La majorité parlementaire sortante, dite du « 14 mars », s’est formée à la suite de l’assassinat de l’ancien Premier ministre sunnite Rafic Hariri. S’appuyant sur les communautés sunnite, druze et, pour partie, chrétienne – soutenue par la France, les États-Unis et l’Arabie Saoudite –, cette coalition regroupe les factions maronites farouchement hostiles au général chrétien Michel Aoun. En signant, le 6 février 2006, un document « d’entente » avec le Hezbollah, le chef du Courant patriotique libre (CPL) a opéré une véritable révolution copernicienne au sein de la communauté chrétienne. Allergique au confessionnalisme et favorable à une laïcisation progressive du pays, ce militaire de carrière incarne les aspirations des classes moyennes maronites marginalisées par la politique libérale du gouvernement de Fouad Siniora. Le CPL estime que les forces du « 14 mars » perpétuent non seulement l’ordre communautaire traditionnel, mais aussi – et surtout – l’allégeance du Liban à l’agenda américano-israélo-saoudien reléguant le Liban à son statut traditionnel « d’État-tampon », banc d’essai de toutes les contradictions régionales, pour reprendre l’expression inventée par le politologue Georges Corm [^3].
C’est dire que les élections législatives libanaises se joueront à l’intérieur de la communauté chrétienne, toujours confrontée au « nœud maronite ». Le 13 juin 1978, en assassinant le député Tony Frangié, sa femme, Jihane, leur petite fille, Véra, âgée de 3 ans, et une trentaine d’habitants du village d’Ehden, les phalangistes de Bachir Gemayel inauguraient les guerres interchrétiennes.

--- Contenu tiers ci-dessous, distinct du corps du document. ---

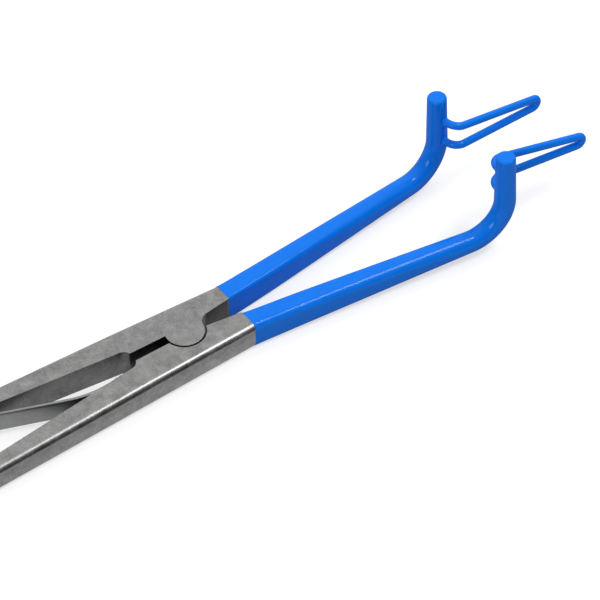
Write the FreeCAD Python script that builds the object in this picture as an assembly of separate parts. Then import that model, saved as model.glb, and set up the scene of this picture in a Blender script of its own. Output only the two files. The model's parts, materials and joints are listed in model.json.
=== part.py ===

Loin d’être desserré, le nœud maronite oppose toujours la nouvelle génération phalangiste
(les Forces libanaises de Samir Geagea, qui dirigea l’attaque d’Ehden), alliée aux États-Unis et aux services secrets israéliens, aux « Arabes chrétiens » de Michel Aoun et de Sleiman Frangié, le survivant – fils de Tony, qui avait 13 ans à l’époque de la tuerie d’Ehden.
La dernière ligne droite de la campagne a été balisée par trois événements majeurs. Le premier a vu la libération des quatre généraux inculpés par le Tribunal international chargé d’enquêter sur l’assassinat de Rafic Hariri. Disculpant de fait la Syrie, qui avait été directement mise en cause par le premier juge international Detlev Mehlis, cette libération donne raison à l’opposition qui privilégie la piste salafiste, voire saoudienne. Le deuxième concerne une série d’arrestations d’espions travaillant au Liban à la solde des services secrets israéliens, nouveau coup de pouce donné à l’opposition, qui dénonce depuis longtemps l’activisme du Mossad au Pays du cèdre. Enfin, le dernier, plus étrange, s’exprime à travers un « scoop » de l’hebdomadaire allemand, Der Spiegel, affirmant que la piste de l’assassinat de Rafic Hariri ramène… au Hezbollah (voir ci-dessous).
Quoi qu’il en soit, les États-Unis, l’Union européenne et la France ont d’ores et déjà annoncé qu’ils respecteraient le résultat de l’élection quel qu’il soit, contrairement à ce qui fut fait après la victoire du Hamas en Palestine (janvier 2005) et celle du Front islamique du salut (FIS) en Algérie en décembre 1991.
[^2]: Cité par le New York Times du 29 mai 2009.
[^3]: L’Europe et le mythe de l’Occident. La construction d’une histoire, Georges Corm, La Découverte.